Another issue that we are running into and the FCC is taking a very active role lately in trying to prosecute is what is called "equipment certification". The FCC wants some responsible party for emissions that can cause interference. Typically this is the license holder. With unlicensed devices, the burden is on the manufacturer. Part 15 equipment is designed to be used by the general public. Equipment is certified as a "system" cannot be mixed and matched with other equipment. It is possible to re-certify equipment for our configuration.

Other issues include human exposure to radiation, where grass-roots, pseudo-scientific groups may be a factor. Also there are regulations on tower and antenna placement in housing tracks with height limits, etc. You may be limited by some broadband appropriate use policies (AUP).

The Future

In the future, there are some good and bad news. Fortunately, there are a number of standards and technologies that will help with interference, while some devices may contribute to interference such as RF lighting. Regulation may try to cripple long distance networking.

Who else may be trying to restrict unlicensed use of these bands?

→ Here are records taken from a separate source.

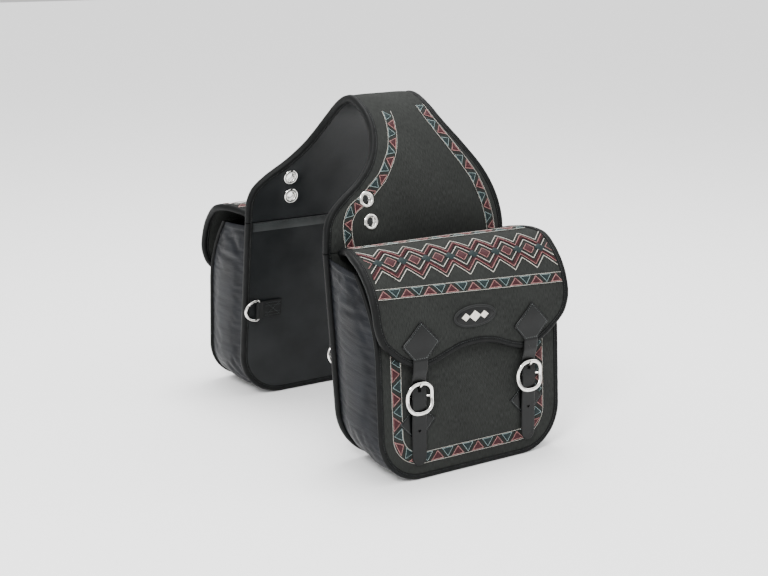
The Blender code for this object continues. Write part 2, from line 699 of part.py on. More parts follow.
def build_tongue(name, x, place, finishes):
    """Flat wire curled round the bar, behind the strap, out through its hole and over the top rail."""
    _, bar_y, bar_z = bar_centre(x)
    lay = TONGUE_THICKNESS / 2
    curl = BAR_RADIUS + GAP + lay
    points = []
    for step in range(11):
        turn = math.radians(20 - 290 * step / 10)
        points.append((bar_y + curl * math.cos(turn), bar_z + curl * math.sin(turn)))
    rail_z = BUCKLE_HALF_HEIGHT
    rail_front = BUCKLE_BOW + BUCKLE_WIRE_DEEP + GAP + lay
    for dy, dz in (
        (-0.0008, 0.0040), (0.0000, 0.0070), (0.0012, 0.0098), (0.0042, 0.0122),
        (0.0082, 0.0148), (rail_front, rail_z - 0.0014), (rail_front + 0.0002, rail_z + 0.0012),
    ):
        points.append((bar_y + dy - FRONT_SLOPE * dz, bar_z + dz))
    profile = Profile(points)
    stations = [(along, TONGUE_HALF_WIDTH) for along in profile.lengths[:-1]]
    stations.append((profile.length, 0.6 * TONGUE_HALF_WIDTH))
    origin = place(x, bar_y, bar_z)
    ribbon(name, profile, stations, x, place, -lay, lay, finishes["nickel"], origin)


def build_ring(pocket, side, finishes):
    """D-ring on the horse's side, its straight bar through a folded webbing tab."""
    place = pocket_place(side)
    lift = SHEET + GAP + TAPE + GAP + TAB_THICKNESS + GAP + RING_WIRE
    bar_z = FOLD_HEIGHT - RING_DROP

    def over_lining(x, z, off):
        return place(x, back_middle(FOLD_HEIGHT - z) - off, z)

    origin = over_lining(RING_BAR_X, bar_z, lift)
    half = RING_HEIGHT / 2
    path = [(0.0, z) for z in np.linspace(-half + 0.8 * RING_ROUND, half - 0.8 * RING_ROUND, 4)]
    bow = RING_REACH - RING_ROUND
    for step in range(13):
        turn = math.radians(90 + 180 * step / 12)
        path.append((-RING_ROUND + bow * math.cos(turn), half * math.sin(turn)))
    rings = []
    for i, (x, z) in enumerate(path):
        ahead, behind = path[(i + 1) % len(path)], path[i - 1]
        run = Vector((ahead[0] - behind[0], ahead[1] - behind[1])).normalized()
        ring = []
        for k in range(6):
            around = math.pi * k / 3
            off = RING_WIRE * math.cos(around)
            ring.append(over_lining(
                RING_BAR_X + x + off * run.y, bar_z + z - off * run.x, lift + RING_WIRE * math.sin(around)
            ))
        rings.append(ring)
    loft(pocket + "_d_ring", rings, finishes["nickel"], closed=True, origin=origin)
    build_tab(pocket, over_lining, lift, bar_z, finishes)


def build_tab(pocket, over_lining, lift, bar_z, finishes):
    """Webbing folded round the ring's bar: both runs lie against the lining as far as the stitching."""
    lay = TAB_THICKNESS / 2
    curl = RING_WIRE + GAP + lay
    low = lift - curl
    high = low + TAB_THICKNESS + GAP
    points = [(TAB_LENGTH, high), (0.75 * TAB_LENGTH, high), (0.45 * TAB_LENGTH, high), (0.0085, high + 0.0006)]
    for step in range(11):
        turn = math.radians(65 + 205 * step / 10)
        points.append((curl * math.cos(turn), lift + curl * math.sin(turn)))
    points += [(0.0040, low), (0.45 * TAB_LENGTH, low), (0.75 * TAB_LENGTH, low), (TAB_LENGTH, low)]
    profile = Profile(points)

    def wrap(z, along, offset):
        x, off = profile.at(along, offset)
        return over_lining(RING_BAR_X + x, z, off)

    rows = [[(bar_z + u * TAB_HALF_WIDTH, along) for u in (-1, 0, 1)] for along in profile.lengths]
    slab(pocket + "_d_ring_tab", rows, wrap, -lay, lay, finishes["webbing"])


def clear_scene():
    for obj in list(bpy.data.objects):
        bpy.data.objects.remove(obj)
    for name in ("saddle_bags", "cutters"):
        bpy.context.scene.collection.children.link(bpy.data.collections.new(name))


def main():
    clear_scene()
    finishes = {
        "canvas": make_finish("woven_canvas", (0.030, 0.031, 0.030), 0.85),
        "vinyl": make_finish("smooth_vinyl", (0.022, 0.024, 0.024), 0.45),
        "foam": make_finish("foam", (0.25, 0.25, 0.24), 0.95),
        "tape": make_finish("binding_tape", (0.018, 0.019, 0.019), 0.60),
        "leather": make_finish("grained_leather", (0.024, 0.026, 0.028), 0.42),
        "webbing": make_finish("webbing", (0.015, 0.015, 0.015), 0.80),
        "patch": make_finish("badge_patch", (0.008, 0.008, 0.008), 0.50),
        "nickel": make_finish("polished_nickel", (0.80, 0.79, 0.77), 0.18, 1.0),
    }
    build_yoke(finishes)
    build_grommets(finishes)
    for pocket, side in (("near", -1), ("far", 1)):
        place = pocket_place(side)
        build_back(pocket, side, finishes)
        build_front(pocket, side, finishes)
        build_gusset(pocket, side, finishes)
        build_flap(pocket, side, finishes)
        build_ring(pocket, side, finishes)
        for hand, x in (("left", -STRAP_X), ("right", STRAP_X)):
            build_strap(f"{pocket}_strap_{hand}", x, place, finishes)
            build_chape(f"{pocket}_chape_{hand}", x, place, finishes)
            build_buckle(f"{pocket}_buckle_{hand}", x, place, finishes)
            build_tongue(f"{pocket}_tongue_{hand}", x, place, finishes)


main()
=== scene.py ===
"""Looks of a pair of saddle bags: padded cloth, grained vinyl, strap leather, nickel and needlework.

Metres, +Z up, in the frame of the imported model. The near pocket faces -Y and the far one mirrors it.
Cloth is made as closed sheets over flat patterns: a flat point (a, b) and an offset off the sheet's
middle become a point in space, and (a, b) is also the sheet's UV map, so weaves follow the cloth.
"""

import math

import bpy
import numpy as np
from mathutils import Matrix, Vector


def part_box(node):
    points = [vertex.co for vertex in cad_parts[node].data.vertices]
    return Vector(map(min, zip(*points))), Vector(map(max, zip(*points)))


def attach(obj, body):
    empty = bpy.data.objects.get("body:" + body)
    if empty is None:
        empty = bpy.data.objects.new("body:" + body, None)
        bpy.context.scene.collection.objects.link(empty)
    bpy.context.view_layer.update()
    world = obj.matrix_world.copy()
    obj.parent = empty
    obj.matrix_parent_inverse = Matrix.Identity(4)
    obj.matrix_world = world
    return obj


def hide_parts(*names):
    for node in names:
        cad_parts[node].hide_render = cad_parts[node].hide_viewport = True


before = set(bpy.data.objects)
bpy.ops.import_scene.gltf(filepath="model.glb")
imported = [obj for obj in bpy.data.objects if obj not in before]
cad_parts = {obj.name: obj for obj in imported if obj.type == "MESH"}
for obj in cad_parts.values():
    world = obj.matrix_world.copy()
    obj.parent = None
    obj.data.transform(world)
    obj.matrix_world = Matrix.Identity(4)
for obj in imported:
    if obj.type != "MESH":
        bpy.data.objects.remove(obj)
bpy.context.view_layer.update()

MM = 0.001
SIDES = (("near", -1), ("far", 1))
HANDS = ("left", "right")

# Sizes read from the frame
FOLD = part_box("near_back_binding")[1].z + 0.0004
HALF_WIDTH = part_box("near_back_binding")[1].x
FLAP_HALF_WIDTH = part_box("near_flap_binding")[1].x
SHEET = 0.0038  # half the thickness of the padded sheets
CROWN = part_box("yoke_cover")[1].z - SHEET
LEG = 0.1108  # from the middle plane to the middle of a yoke leg at the fold
SPLAY = math.tan(math.radians(7.75))
ROUNDNESS = 1.65
TAPE = 0.0012
TAPE_LEG = 0.0085
BACK_CORNER, FRONT_CORNER = 0.069, 0.061
FRONT_THICKNESS = 0.0036
FLAP_THICKNESS = 0.0064
STRAP_THICKNESS, STRAP_HALF_WIDTH, KITE_HALF_WIDTH = 0.0018, 0.0105, 0.0275
BUCKLE_DROP = 0.161
BAR_AWAY = 0.2446285  # from the middle plane to the bar of a buckle
FRONT_SLOPE = 0.0685  # how much further out the front panel lies for each metre down
RING_BAR_X, RING_BAR_Z = -0.119, FOLD - 0.132
CLOTH_FRAMES = 20
LINE_CLEARANCE, FIELD_CLEARANCE = 0.0112, 0.0105  # of needlework from the middle of a grommet
STRAP_X = (-0.085, 0.085)
BADGE_X = -0.004
TIE_HOLES = ((-0.0735, 0.0620), (-0.0705, 0.0337))  # X, height above the fold

YOKE_FRONT_EDGE = (  # height above the fold, X
    (0.0, -0.1400), (0.018, -0.1392), (0.034, -0.1368), (0.050, -0.1290), (0.066, -0.1110),
    (0.084, -0.0840), (0.107, -0.0595), (0.132, -0.0448), (0.155, -0.0380), (0.1785, -0.0368),
)
YOKE_REAR_EDGE = (
    (0.0, 0.1400), (0.020, 0.1385), (0.042, 0.1340), (0.063, 0.1270), (0.085, 0.1164),
    (0.120, 0.0930), (0.150, 0.0745), (0.166, 0.0694), (0.1785, 0.0665),
)
FLAP_SECTION = (  # distance from the middle plane, height from the fold
    (0.1163, 0.0030), (0.1440, 0.0112), (0.1720, 0.0150), (0.1980, 0.0105), (0.2200, -0.0050),
    (0.2370, -0.0260), (0.2465, -0.0500), (0.2495, -0.0750), (0.2488, -0.1000), (0.2476, -0.1300),
)
FLAP_EDGE = (  # from the middle to the side: X, drop below the fold
    (0.0, 0.1045), (0.024, 0.1070), (0.048, 0.1158), (0.070, 0.1230), (0.092, 0.1210),
    (0.112, 0.1115), (0.130, 0.0960), (0.1430, 0.0790), (0.148, 0.0620),
)
YOKE_FRONT_BAND = (  # middle of the needlework band: height above the fold, X
    (0.004, -0.1045), (0.020, -0.1070), (0.038, -0.1055), (0.050, -0.0985), (0.063, -0.0770),
    (0.075, -0.0610), (0.085, -0.0475), (0.0975, -0.0360), (0.118, -0.0205), (0.136, -0.0120),
    (0.152, -0.0070), (0.164, -0.0050),
)
YOKE_REAR_BAND = (
    (0.004, 0.1175), (0.033, 0.1120), (0.055, 0.1050), (0.074, 0.0975), (0.095, 0.0850),
    (0.113, 0.0735), (0.133, 0.0620), (0.150, 0.0540), (0.164, 0.0510),
)


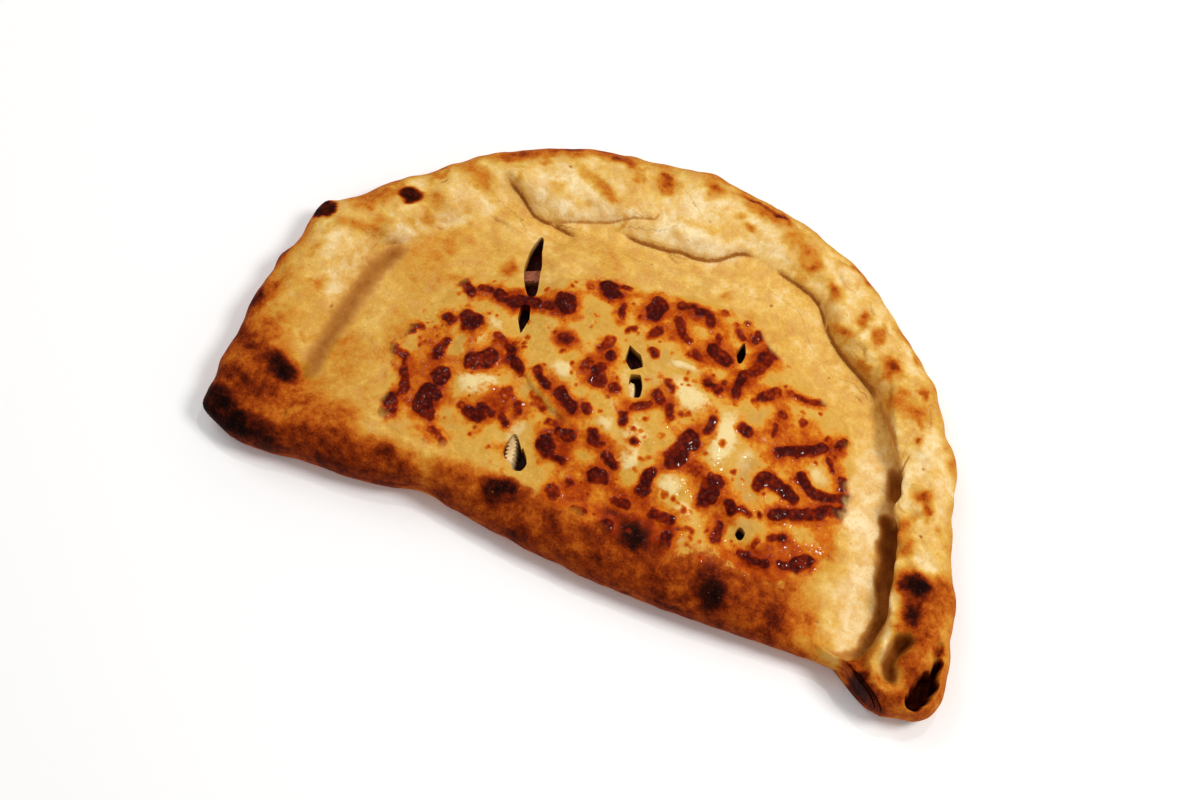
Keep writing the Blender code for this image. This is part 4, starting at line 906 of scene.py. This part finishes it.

American Radio Relay League (ARRL) does not believe that the FCC has the legal right to allocate unlicensed spectrum and is challenging it. NTIA/IRAC has expressed some concern, but likely they have abandoned the channels except for high power applications. So there are other adjacent channel users, and anyone can affect you through the FCC's regulatory process.

Finally, I will say that community wireless networks can work with the following caveats. Deploying wireless network infrastructure based on un-licensed spectrum can be risky, as you have no rights or priorities. Coordination with other users is mandatory. A properly engineered and designed network will survive longer. Other issues can affect deployment like FCC Rules change or pressure to get the FCC to enforce. One needs to be active in watching and changing the FCC's Rules. Thank you.